» Object data in JSON
* * * * *

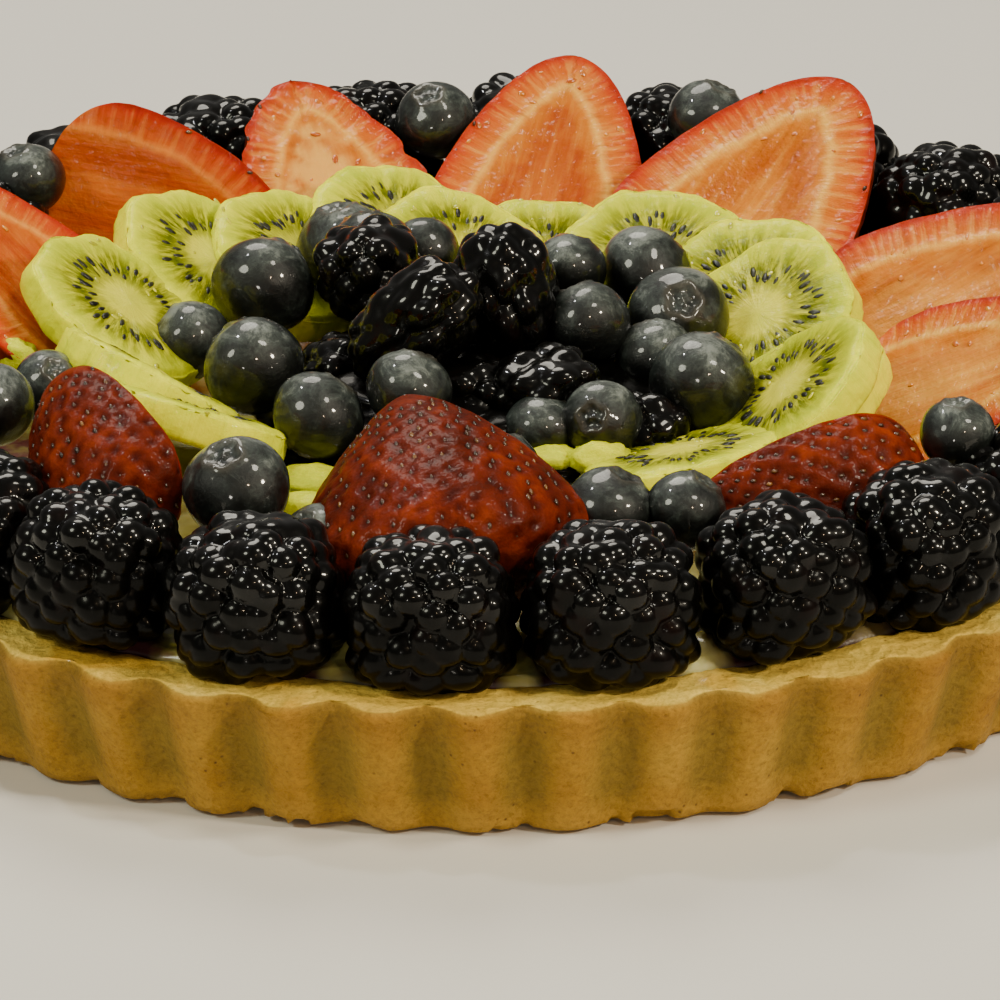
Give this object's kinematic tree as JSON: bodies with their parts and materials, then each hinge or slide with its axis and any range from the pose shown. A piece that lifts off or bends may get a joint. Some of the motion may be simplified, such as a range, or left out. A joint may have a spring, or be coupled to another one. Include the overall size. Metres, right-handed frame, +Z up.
{
  "type": "fruit tart",
  "caption": "Round fruit tart: fluted shortcrust shell filled with pastry cream, topped with rings of dark brambles, halved strawberries and kiwi slices round a heap of mixed berries.",
  "frame": {"origin": "centre of the flat base, on the surface that the tart rests on", "axes": "+Z up, out of the fruit; -Y towards the front; +X to the right as seen from the front"},
  "size_m": [0.2486, 0.249, 0.0603],
  "materials": {
    "shortcrust": "matte",
    "custard": "satin",
    "bramble_skin": "gloss",
    "strawberry": "gloss",
    "kiwi": "gloss",
    "blueberry_skin": "satin",
    "mixed_berries": "gloss"
  },
  "bodies": {
    "root": {"crust": "shortcrust", "pastry_cream": "custard", "bramble_01": "bramble_skin", "bramble_02": "bramble_skin", "bramble_03": "bramble_skin", "bramble_04": "bramble_skin", "bramble_05": "bramble_skin", "bramble_06": "bramble_skin", "bramble_07": "bramble_skin", "bramble_08": "bramble_skin", "bramble_09": "bramble_skin", "bramble_10": "bramble_skin", "bramble_11": "bramble_skin", "bramble_12": "bramble_skin", "bramble_13": "bramble_skin", "bramble_14": "bramble_skin", "bramble_15": "bramble_skin", "bramble_16": "bramble_skin", "bramble_17": "bramble_skin", "bramble_18": "bramble_skin", "bramble_19": "bramble_skin", "bramble_20": "bramble_skin", "bramble_21": "bramble_skin", "bramble_22": "bramble_skin", "bramble_23": "bramble_skin", "bramble_24": "bramble_skin", "strawberry_front": "strawberry", "strawberry_front_right": "strawberry", "strawberry_right": "strawberry", "strawberry_right_back": "strawberry", "strawberry_back_right": "strawberry", "strawberry_back": "strawberry", "strawberry_back_left": "strawberry", "strawberry_left_back": "strawberry", "strawberry_left": "strawberry", "strawberry_front_left": "strawberry", "kiwi_01": "kiwi", "kiwi_02": "kiwi", "kiwi_03": "kiwi", "kiwi_04": "kiwi", "kiwi_05": "kiwi", "kiwi_06": "kiwi", "kiwi_07": "kiwi", "kiwi_08": "kiwi", "kiwi_09": "kiwi", "kiwi_10": "kiwi", "kiwi_11": "kiwi", "kiwi_12": "kiwi", "kiwi_13": "kiwi", "blueberry_01": "blueberry_skin", "blueberry_02": "blueberry_skin", "blueberry_03": "blueberry_skin", "blueberry_04": "blueberry_skin", "blueberry_05": "blueberry_skin", "blueberry_06": "blueberry_skin", "blueberry_07": "blueberry_skin", "blueberry_08": "blueberry_skin", "blueberry_09": "blueberry_skin", "blueberry_10": "blueberry_skin", "berry_heap": "mixed_berries"}
  },
  "joints": []
}
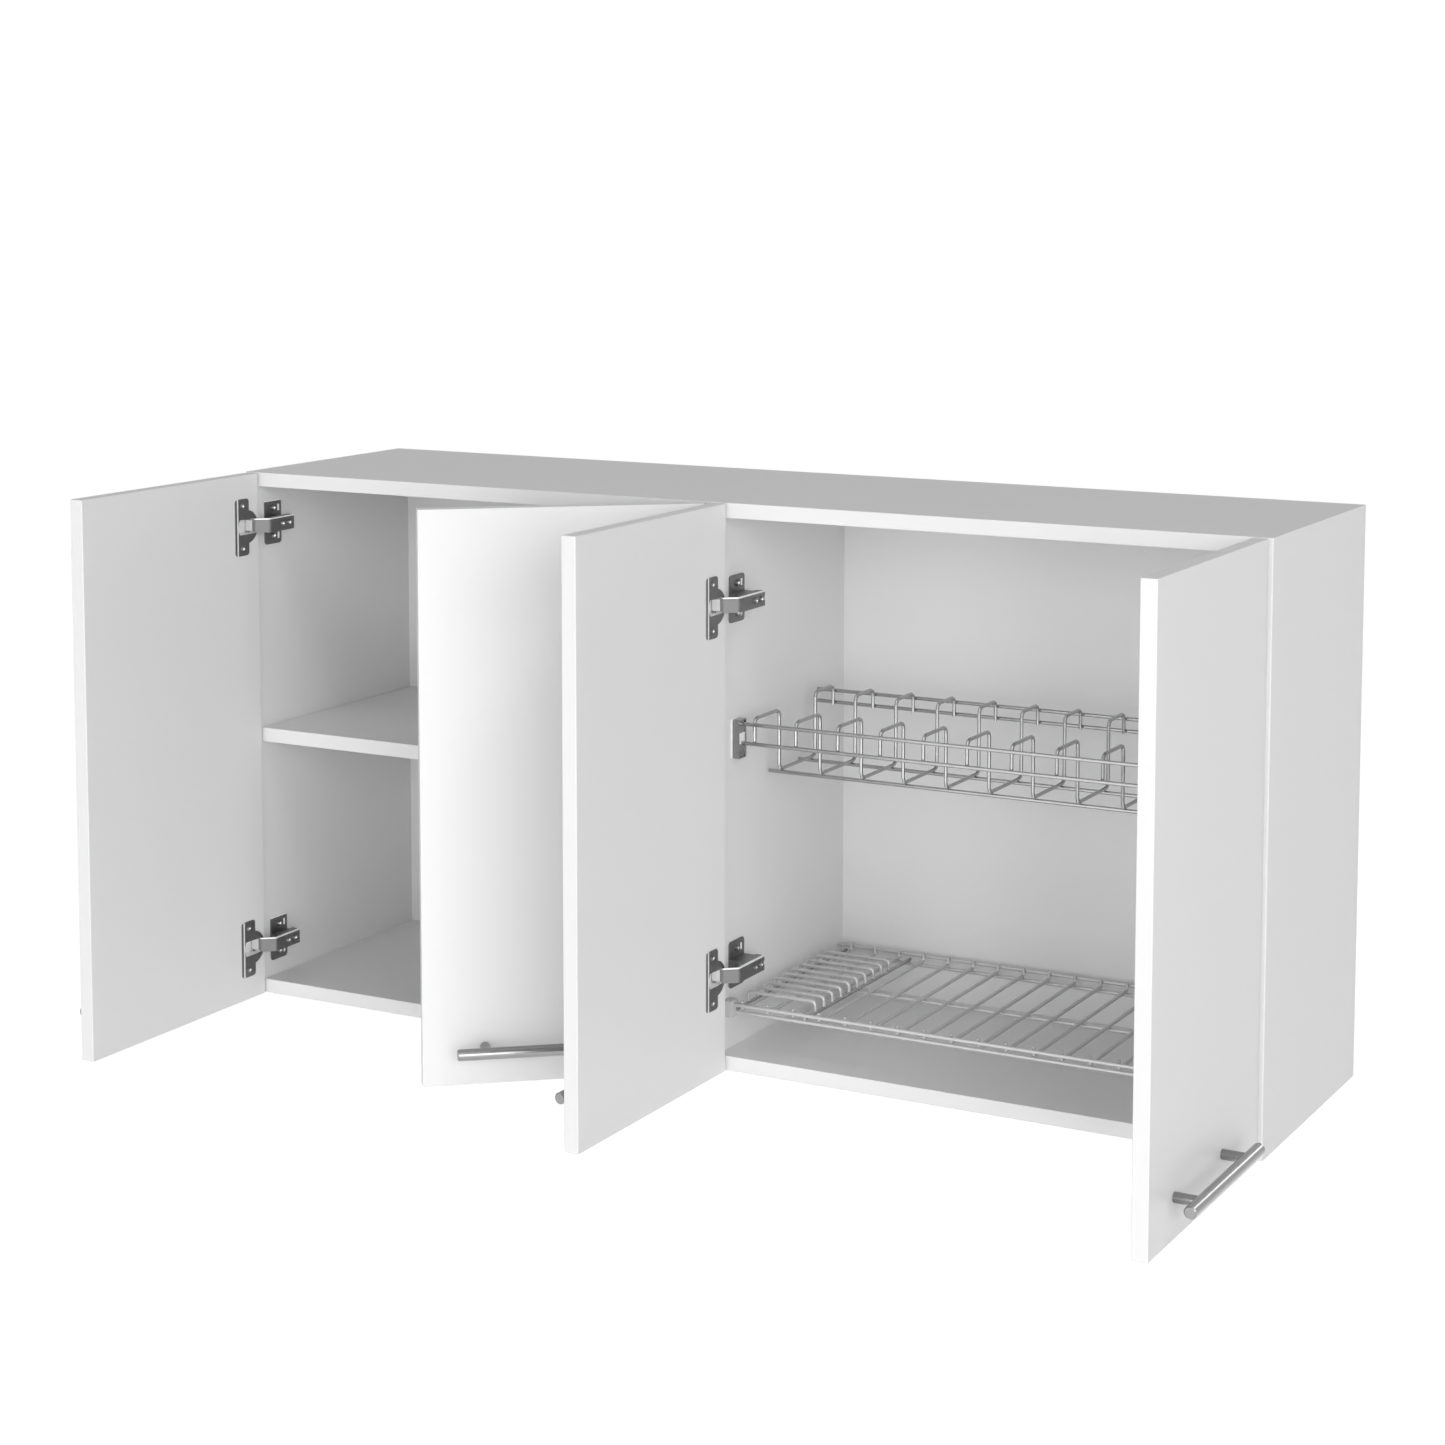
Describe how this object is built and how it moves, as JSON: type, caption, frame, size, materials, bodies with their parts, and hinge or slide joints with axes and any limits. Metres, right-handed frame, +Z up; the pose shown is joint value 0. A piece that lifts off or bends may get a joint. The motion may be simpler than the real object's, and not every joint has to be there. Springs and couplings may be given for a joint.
{
  "type": "kitchen wall cabinet",
  "caption": "Wide kitchen wall cabinet in pale melamine with hinged doors, bar handles, a divider, a shelf, a wire plate rack and a wire glass rack.",
  "frame": {"origin": "middle of the cabinet's back in width and height, on the wall plane", "axes": "+X along the width to the right seen from the front, +Y into the wall, +Z up"},
  "size_m": [1.259, 0.6008, 0.6],
  "materials": {
    "melamine": "satin, pale grey white",
    "door_melamine": "satin, pale grey white",
    "back_board": "thin board painted pale grey white",
    "rail_board": "satin, pale grey white",
    "beech": "plain, turned",
    "zinc_casting": "plated zinc",
    "plated_steel": "plated, satin",
    "hinge_steel": "nickel plated, satin",
    "handle_steel": "satin, brushed along the bar",
    "rack_wire": "chromed wire",
    "bracket_chrome": "polished",
    "white_plastic": "moulded",
    "grey_plastic": "moulded"
  },
  "bodies": {
    "carcass": {"left_side_panel": "melamine", "right_side_panel": "melamine", "centre_divider": "melamine", "top_panel": "melamine", "bottom_panel": "melamine", "left_back_panel": "back_board", "right_back_panel": "back_board", "left_hanging_rail": "rail_board", "right_hanging_rail": "rail_board", "shelf": "melamine", "shelf_pins": "plated_steel", "cam_discs": "zinc_casting", "cam_bolts": "plated_steel", "dowels": "beech", "back_nails": "plated_steel", "door_1_mounting_plates": "hinge_steel", "door_2_mounting_plates": "hinge_steel", "door_3_mounting_plates": "hinge_steel", "door_4_mounting_plates": "hinge_steel", "plate_screws": "plated_steel", "door_1_hinge_arms": "hinge_steel", "door_2_hinge_arms": "hinge_steel", "door_3_hinge_arms": "hinge_steel", "door_4_hinge_arms": "hinge_steel", "arm_screws": "plated_steel", "plate_rack_rails": "rack_wire", "plate_rack_cross_wires": "rack_wire", "plate_rack_brackets": "bracket_chrome", "plate_rack_inserts": "white_plastic", "glass_rack_rails": "rack_wire", "glass_rack_depth_wires": "rack_wire", "glass_rack_saucer_wires": "rack_wire", "glass_rack_end_wires": "rack_wire", "glass_rack_clips": "grey_plastic"},
    "door_1": {"door_1_panel": "door_melamine", "door_1_handle_bar": "handle_steel", "door_1_handle_posts": "handle_steel", "door_1_hinge_cups": "hinge_steel", "door_1_cup_screws": "plated_steel", "door_1_hinge_pins": "plated_steel"},
    "door_2": {"door_2_panel": "door_melamine", "door_2_handle_bar": "handle_steel", "door_2_handle_posts": "handle_steel", "door_2_hinge_cups": "hinge_steel", "door_2_cup_screws": "plated_steel", "door_2_hinge_pins": "plated_steel"},
    "door_3": {"door_3_panel": "door_melamine", "door_3_handle_bar": "handle_steel", "door_3_handle_posts": "handle_steel", "door_3_hinge_cups": "hinge_steel", "door_3_cup_screws": "plated_steel", "door_3_hinge_pins": "plated_steel"},
    "door_4": {"door_4_panel": "door_melamine", "door_4_handle_bar": "handle_steel", "door_4_handle_posts": "handle_steel", "door_4_hinge_cups": "hinge_steel", "door_4_cup_screws": "plated_steel", "door_4_hinge_pins": "plated_steel"}
  },
  "joints": [
    {"name": "door_1_hinge", "type": "hinge", "parent": "carcass", "child": "door_1", "pos_m": [-0.5895, -0.3122, 0], "axis": [0, 0, -1], "range_deg": [-90, 5]},
    {"name": "door_2_hinge", "type": "hinge", "parent": "carcass", "child": "door_2", "pos_m": [-0.0105, -0.3122, 0], "axis": [0, 0, 1], "range_deg": [-39.5, 4]},
    {"name": "door_3_hinge", "type": "hinge", "parent": "carcass", "child": "door_3", "pos_m": [0.0105, -0.3122, 0], "axis": [0, 0, -1], "range_deg": [-90, 0]},
    {"name": "door_4_hinge", "type": "hinge", "parent": "carcass", "child": "door_4", "pos_m": [0.5895, -0.3122, 0], "axis": [0, 0, 1], "range_deg": [-90, 5]}
  ]
}
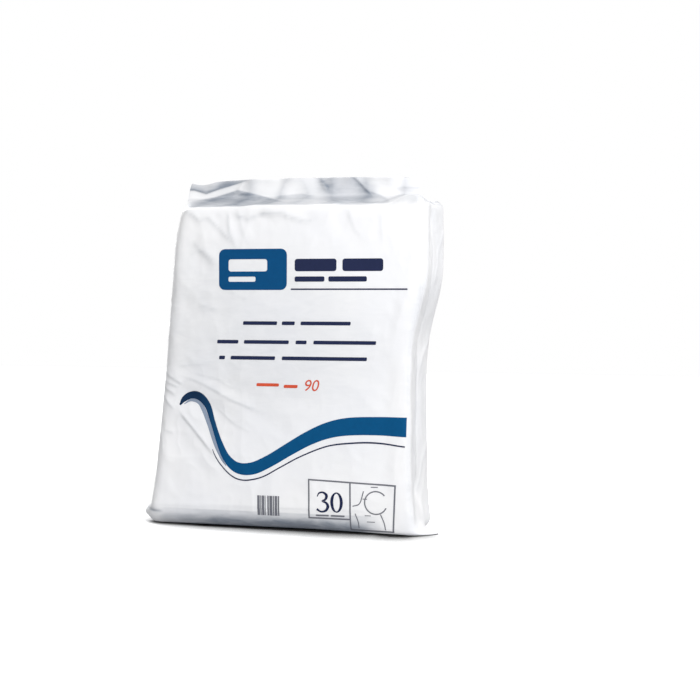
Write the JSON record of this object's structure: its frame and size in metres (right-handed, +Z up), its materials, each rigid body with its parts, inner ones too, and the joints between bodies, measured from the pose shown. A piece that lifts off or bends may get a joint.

* * * * *

» Brief
Pictures in the records above are not copied; print everything else exactly.

» Reply to the exercise
Give this object's kinematic tree as JSON: bodies with their parts and materials, then each hinge or slide with its axis and any range from the pose shown. A piece that lifts off or bends may get a joint. Some of the motion may be simplified, such as a range, or left out. A joint may have a spring, or be coupled to another one. Include the overall size. Metres, right-handed frame, +Z up.
{
  "type": "fruit tart",
  "caption": "Round fruit tart: fluted shortcrust shell filled with pastry cream, topped with rings of dark brambles, halved strawberries and kiwi slices round a heap of mixed berries.",
  "frame": {"origin": "centre of the flat base, on the surface that the tart rests on", "axes": "+Z up, out of the fruit; -Y towards the front; +X to the right as seen from the front"},
  "size_m": [0.2486, 0.249, 0.0603],
  "materials": {
    "shortcrust": "matte",
    "custard": "satin",
    "bramble_skin": "gloss",
    "strawberry": "gloss",
    "kiwi": "gloss",
    "blueberry_skin": "satin",
    "mixed_berries": "gloss"
  },
  "bodies": {
    "root": {"crust": "shortcrust", "pastry_cream": "custard", "bramble_01": "bramble_skin", "bramble_02": "bramble_skin", "bramble_03": "bramble_skin", "bramble_04": "bramble_skin", "bramble_05": "bramble_skin", "bramble_06": "bramble_skin", "bramble_07": "bramble_skin", "bramble_08": "bramble_skin", "bramble_09": "bramble_skin", "bramble_10": "bramble_skin", "bramble_11": "bramble_skin", "bramble_12": "bramble_skin", "bramble_13": "bramble_skin", "bramble_14": "bramble_skin", "bramble_15": "bramble_skin", "bramble_16": "bramble_skin", "bramble_17": "bramble_skin", "bramble_18": "bramble_skin", "bramble_19": "bramble_skin", "bramble_20": "bramble_skin", "bramble_21": "bramble_skin", "bramble_22": "bramble_skin", "bramble_23": "bramble_skin", "bramble_24": "bramble_skin", "strawberry_front": "strawberry", "strawberry_front_right": "strawberry", "strawberry_right": "strawberry", "strawberry_right_back": "strawberry", "strawberry_back_right": "strawberry", "strawberry_back": "strawberry", "strawberry_back_left": "strawberry", "strawberry_left_back": "strawberry", "strawberry_left": "strawberry", "strawberry_front_left": "strawberry", "kiwi_01": "kiwi", "kiwi_02": "kiwi", "kiwi_03": "kiwi", "kiwi_04": "kiwi", "kiwi_05": "kiwi", "kiwi_06": "kiwi", "kiwi_07": "kiwi", "kiwi_08": "kiwi", "kiwi_09": "kiwi", "kiwi_10": "kiwi", "kiwi_11": "kiwi", "kiwi_12": "kiwi", "kiwi_13": "kiwi", "blueberry_01": "blueberry_skin", "blueberry_02": "blueberry_skin", "blueberry_03": "blueberry_skin", "blueberry_04": "blueberry_skin", "blueberry_05": "blueberry_skin", "blueberry_06": "blueberry_skin", "blueberry_07": "blueberry_skin", "blueberry_08": "blueberry_skin", "blueberry_09": "blueberry_skin", "blueberry_10": "blueberry_skin", "berry_heap": "mixed_berries"}
  },
  "joints": []
}
Describe how this object is built and how it moves, as JSON: type, caption, frame, size, materials, bodies with their parts, and hinge or slide joints with axes and any limits. Metres, right-handed frame, +Z up; the pose shown is joint value 0. A piece that lifts off or bends may get a joint. The motion may be simpler than the real object's, and not every joint has to be there. Springs and couplings may be given for a joint.
{
  "type": "kitchen wall cabinet",
  "caption": "Wide kitchen wall cabinet in pale melamine with hinged doors, bar handles, a divider, a shelf, a wire plate rack and a wire glass rack.",
  "frame": {"origin": "middle of the cabinet's back in width and height, on the wall plane", "axes": "+X along the width to the right seen from the front, +Y into the wall, +Z up"},
  "size_m": [1.259, 0.6008, 0.6],
  "materials": {
    "melamine": "satin, pale grey white",
    "door_melamine": "satin, pale grey white",
    "back_board": "thin board painted pale grey white",
    "rail_board": "satin, pale grey white",
    "beech": "plain, turned",
    "zinc_casting": "plated zinc",
    "plated_steel": "plated, satin",
    "hinge_steel": "nickel plated, satin",
    "handle_steel": "satin, brushed along the bar",
    "rack_wire": "chromed wire",
    "bracket_chrome": "polished",
    "white_plastic": "moulded",
    "grey_plastic": "moulded"
  },
  "bodies": {
    "carcass": {"left_side_panel": "melamine", "right_side_panel": "melamine", "centre_divider": "melamine", "top_panel": "melamine", "bottom_panel": "melamine", "left_back_panel": "back_board", "right_back_panel": "back_board", "left_hanging_rail": "rail_board", "right_hanging_rail": "rail_board", "shelf": "melamine", "shelf_pins": "plated_steel", "cam_discs": "zinc_casting", "cam_bolts": "plated_steel", "dowels": "beech", "back_nails": "plated_steel", "door_1_mounting_plates": "hinge_steel", "door_2_mounting_plates": "hinge_steel", "door_3_mounting_plates": "hinge_steel", "door_4_mounting_plates": "hinge_steel", "plate_screws": "plated_steel", "door_1_hinge_arms": "hinge_steel", "door_2_hinge_arms": "hinge_steel", "door_3_hinge_arms": "hinge_steel", "door_4_hinge_arms": "hinge_steel", "arm_screws": "plated_steel", "plate_rack_rails": "rack_wire", "plate_rack_cross_wires": "rack_wire", "plate_rack_brackets": "bracket_chrome", "plate_rack_inserts": "white_plastic", "glass_rack_rails": "rack_wire", "glass_rack_depth_wires": "rack_wire", "glass_rack_saucer_wires": "rack_wire", "glass_rack_end_wires": "rack_wire", "glass_rack_clips": "grey_plastic"},
    "door_1": {"door_1_panel": "door_melamine", "door_1_handle_bar": "handle_steel", "door_1_handle_posts": "handle_steel", "door_1_hinge_cups": "hinge_steel", "door_1_cup_screws": "plated_steel", "door_1_hinge_pins": "plated_steel"},
    "door_2": {"door_2_panel": "door_melamine", "door_2_handle_bar": "handle_steel", "door_2_handle_posts": "handle_steel", "door_2_hinge_cups": "hinge_steel", "door_2_cup_screws": "plated_steel", "door_2_hinge_pins": "plated_steel"},
    "door_3": {"door_3_panel": "door_melamine", "door_3_handle_bar": "handle_steel", "door_3_handle_posts": "handle_steel", "door_3_hinge_cups": "hinge_steel", "door_3_cup_screws": "plated_steel", "door_3_hinge_pins": "plated_steel"},
    "door_4": {"door_4_panel": "door_melamine", "door_4_handle_bar": "handle_steel", "door_4_handle_posts": "handle_steel", "door_4_hinge_cups": "hinge_steel", "door_4_cup_screws": "plated_steel", "door_4_hinge_pins": "plated_steel"}
  },
  "joints": [
    {"name": "door_1_hinge", "type": "hinge", "parent": "carcass", "child": "door_1", "pos_m": [-0.5895, -0.3122, 0], "axis": [0, 0, -1], "range_deg": [-90, 5]},
    {"name": "door_2_hinge", "type": "hinge", "parent": "carcass", "child": "door_2", "pos_m": [-0.0105, -0.3122, 0], "axis": [0, 0, 1], "range_deg": [-39.5, 4]},
    {"name": "door_3_hinge", "type": "hinge", "parent": "carcass", "child": "door_3", "pos_m": [0.0105, -0.3122, 0], "axis": [0, 0, -1], "range_deg": [-90, 0]},
    {"name": "door_4_hinge", "type": "hinge", "parent": "carcass", "child": "door_4", "pos_m": [0.5895, -0.3122, 0], "axis": [0, 0, 1], "range_deg": [-90, 5]}
  ]
}
Write the JSON record of this object's structure: its frame and size in metres (right-handed, +Z up), its materials, each rigid body with its parts, inner ones too, and the joints between bodies, measured from the pose shown. A piece that lifts off or bends may get a joint.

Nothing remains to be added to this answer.